Among the entries below, extract exactly the lines that run from the one with "The build123d and" through the one with "return made", both ends included.

Input:
──────
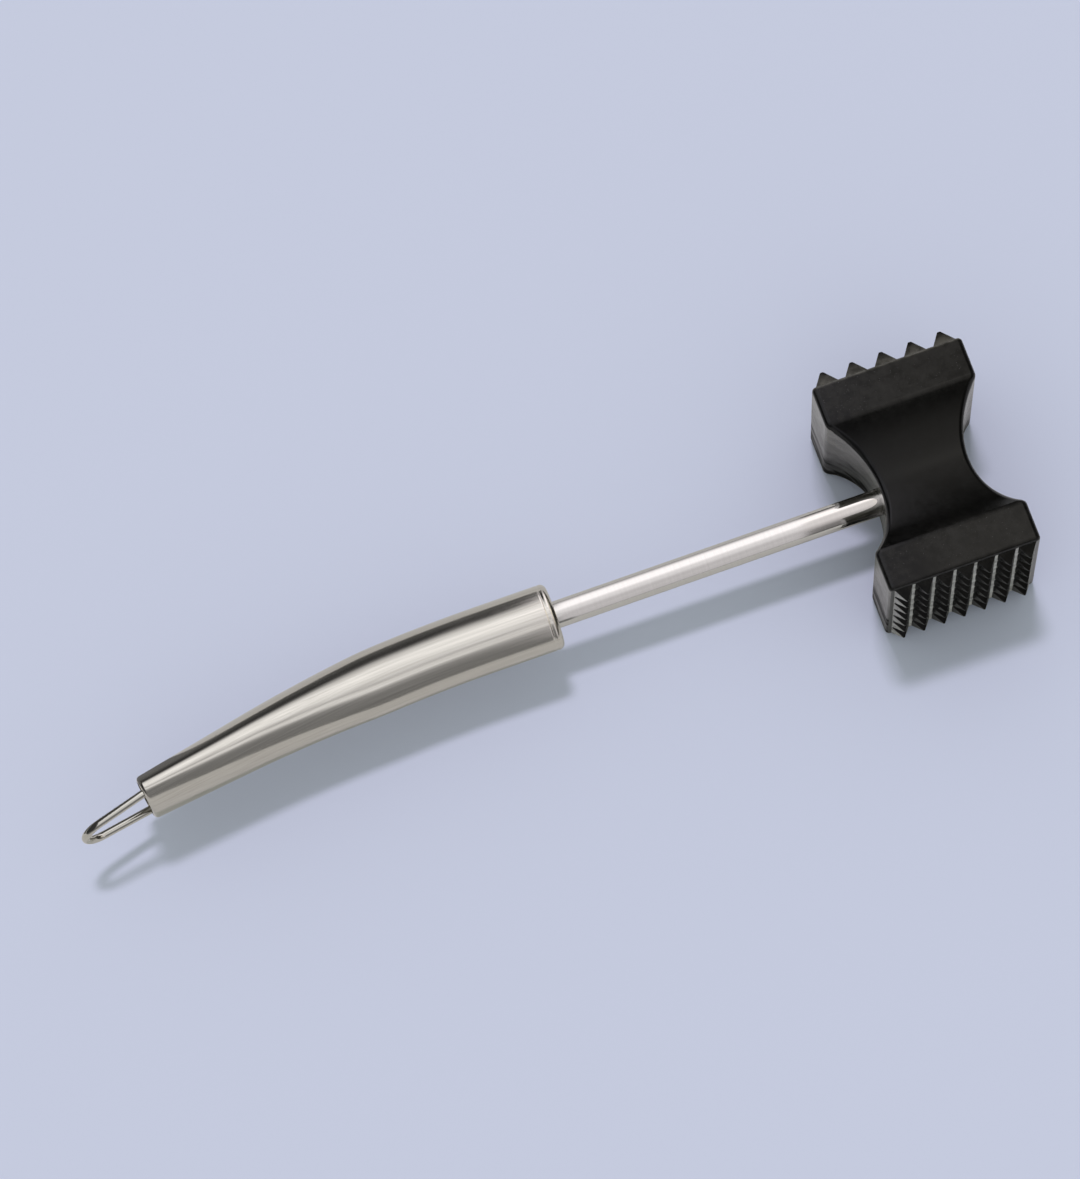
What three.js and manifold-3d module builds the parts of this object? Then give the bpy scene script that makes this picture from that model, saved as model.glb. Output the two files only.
──────
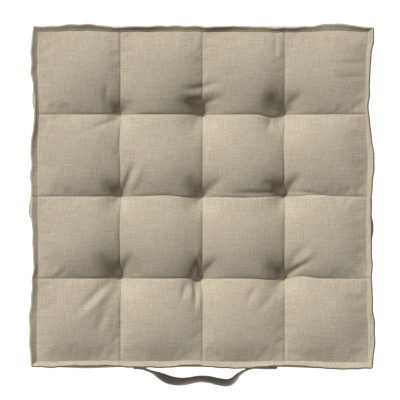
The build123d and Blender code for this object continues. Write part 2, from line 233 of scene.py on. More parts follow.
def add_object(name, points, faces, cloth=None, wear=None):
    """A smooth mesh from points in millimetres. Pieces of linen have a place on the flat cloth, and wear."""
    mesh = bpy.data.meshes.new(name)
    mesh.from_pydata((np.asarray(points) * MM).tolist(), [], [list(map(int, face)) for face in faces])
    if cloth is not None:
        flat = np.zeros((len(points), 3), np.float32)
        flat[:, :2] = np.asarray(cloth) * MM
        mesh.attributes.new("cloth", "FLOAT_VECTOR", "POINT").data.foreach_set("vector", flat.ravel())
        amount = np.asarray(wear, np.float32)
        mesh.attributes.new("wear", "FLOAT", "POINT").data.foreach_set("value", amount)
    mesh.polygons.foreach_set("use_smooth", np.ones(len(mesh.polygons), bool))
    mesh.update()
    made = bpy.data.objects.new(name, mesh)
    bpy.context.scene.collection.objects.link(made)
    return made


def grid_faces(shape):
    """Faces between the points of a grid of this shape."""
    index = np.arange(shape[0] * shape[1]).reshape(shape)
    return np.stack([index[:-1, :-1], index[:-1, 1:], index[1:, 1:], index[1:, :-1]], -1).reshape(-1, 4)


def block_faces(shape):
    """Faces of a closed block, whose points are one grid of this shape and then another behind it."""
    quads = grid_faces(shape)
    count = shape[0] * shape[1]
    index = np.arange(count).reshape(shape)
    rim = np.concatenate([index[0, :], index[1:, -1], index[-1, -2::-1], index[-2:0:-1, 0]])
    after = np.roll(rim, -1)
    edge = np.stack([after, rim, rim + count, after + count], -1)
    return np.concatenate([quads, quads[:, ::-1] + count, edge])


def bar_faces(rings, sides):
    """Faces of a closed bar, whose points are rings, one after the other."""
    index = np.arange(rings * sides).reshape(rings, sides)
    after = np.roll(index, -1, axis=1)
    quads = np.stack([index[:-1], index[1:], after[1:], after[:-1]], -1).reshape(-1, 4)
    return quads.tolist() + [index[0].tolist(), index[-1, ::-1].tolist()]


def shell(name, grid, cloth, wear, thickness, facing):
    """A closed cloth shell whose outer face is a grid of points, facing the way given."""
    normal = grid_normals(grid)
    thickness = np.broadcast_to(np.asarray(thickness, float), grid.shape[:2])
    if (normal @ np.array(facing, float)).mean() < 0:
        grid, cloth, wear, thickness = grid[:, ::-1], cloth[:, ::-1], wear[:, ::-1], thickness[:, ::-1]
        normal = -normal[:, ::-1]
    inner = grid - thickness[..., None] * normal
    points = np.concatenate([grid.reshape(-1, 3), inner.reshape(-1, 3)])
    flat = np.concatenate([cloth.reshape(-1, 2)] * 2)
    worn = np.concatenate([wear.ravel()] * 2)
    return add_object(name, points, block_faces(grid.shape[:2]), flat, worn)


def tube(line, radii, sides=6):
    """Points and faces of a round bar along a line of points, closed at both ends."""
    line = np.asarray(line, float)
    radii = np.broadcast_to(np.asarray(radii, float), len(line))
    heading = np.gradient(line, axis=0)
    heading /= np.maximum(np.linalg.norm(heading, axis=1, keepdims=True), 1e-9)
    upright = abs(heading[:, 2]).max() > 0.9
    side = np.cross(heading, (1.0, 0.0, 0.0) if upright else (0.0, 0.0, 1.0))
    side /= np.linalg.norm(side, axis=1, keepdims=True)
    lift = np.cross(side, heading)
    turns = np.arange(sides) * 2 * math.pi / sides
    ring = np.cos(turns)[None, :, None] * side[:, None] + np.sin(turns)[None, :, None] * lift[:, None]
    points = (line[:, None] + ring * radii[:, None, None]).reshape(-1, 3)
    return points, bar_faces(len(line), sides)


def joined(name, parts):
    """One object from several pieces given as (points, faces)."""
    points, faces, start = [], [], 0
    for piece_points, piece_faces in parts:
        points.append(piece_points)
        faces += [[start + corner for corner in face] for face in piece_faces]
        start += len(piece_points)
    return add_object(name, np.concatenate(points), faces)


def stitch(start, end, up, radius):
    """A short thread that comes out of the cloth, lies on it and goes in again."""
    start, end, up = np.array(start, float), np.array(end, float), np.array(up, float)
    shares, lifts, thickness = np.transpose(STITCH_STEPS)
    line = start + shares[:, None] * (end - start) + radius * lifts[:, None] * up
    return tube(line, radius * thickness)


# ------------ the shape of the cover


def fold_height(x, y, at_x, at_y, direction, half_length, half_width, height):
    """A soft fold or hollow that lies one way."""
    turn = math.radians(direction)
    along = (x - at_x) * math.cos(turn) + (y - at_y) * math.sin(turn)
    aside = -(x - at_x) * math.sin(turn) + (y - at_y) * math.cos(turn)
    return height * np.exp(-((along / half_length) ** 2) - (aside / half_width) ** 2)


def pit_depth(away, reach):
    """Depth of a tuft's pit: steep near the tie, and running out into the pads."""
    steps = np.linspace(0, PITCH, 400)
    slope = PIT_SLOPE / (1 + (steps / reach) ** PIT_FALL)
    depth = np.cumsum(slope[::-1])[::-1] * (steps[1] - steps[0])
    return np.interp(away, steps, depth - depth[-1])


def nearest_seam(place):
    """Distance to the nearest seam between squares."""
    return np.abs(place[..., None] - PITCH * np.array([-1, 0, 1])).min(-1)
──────
Answer to the problem:
The build123d and Blender code for this object continues. Write part 2, from line 233 of scene.py on. More parts follow.
def add_object(name, points, faces, cloth=None, wear=None):
    """A smooth mesh from points in millimetres. Pieces of linen have a place on the flat cloth, and wear."""
    mesh = bpy.data.meshes.new(name)
    mesh.from_pydata((np.asarray(points) * MM).tolist(), [], [list(map(int, face)) for face in faces])
    if cloth is not None:
        flat = np.zeros((len(points), 3), np.float32)
        flat[:, :2] = np.asarray(cloth) * MM
        mesh.attributes.new("cloth", "FLOAT_VECTOR", "POINT").data.foreach_set("vector", flat.ravel())
        amount = np.asarray(wear, np.float32)
        mesh.attributes.new("wear", "FLOAT", "POINT").data.foreach_set("value", amount)
    mesh.polygons.foreach_set("use_smooth", np.ones(len(mesh.polygons), bool))
    mesh.update()
    made = bpy.data.objects.new(name, mesh)
    bpy.context.scene.collection.objects.link(made)
    return made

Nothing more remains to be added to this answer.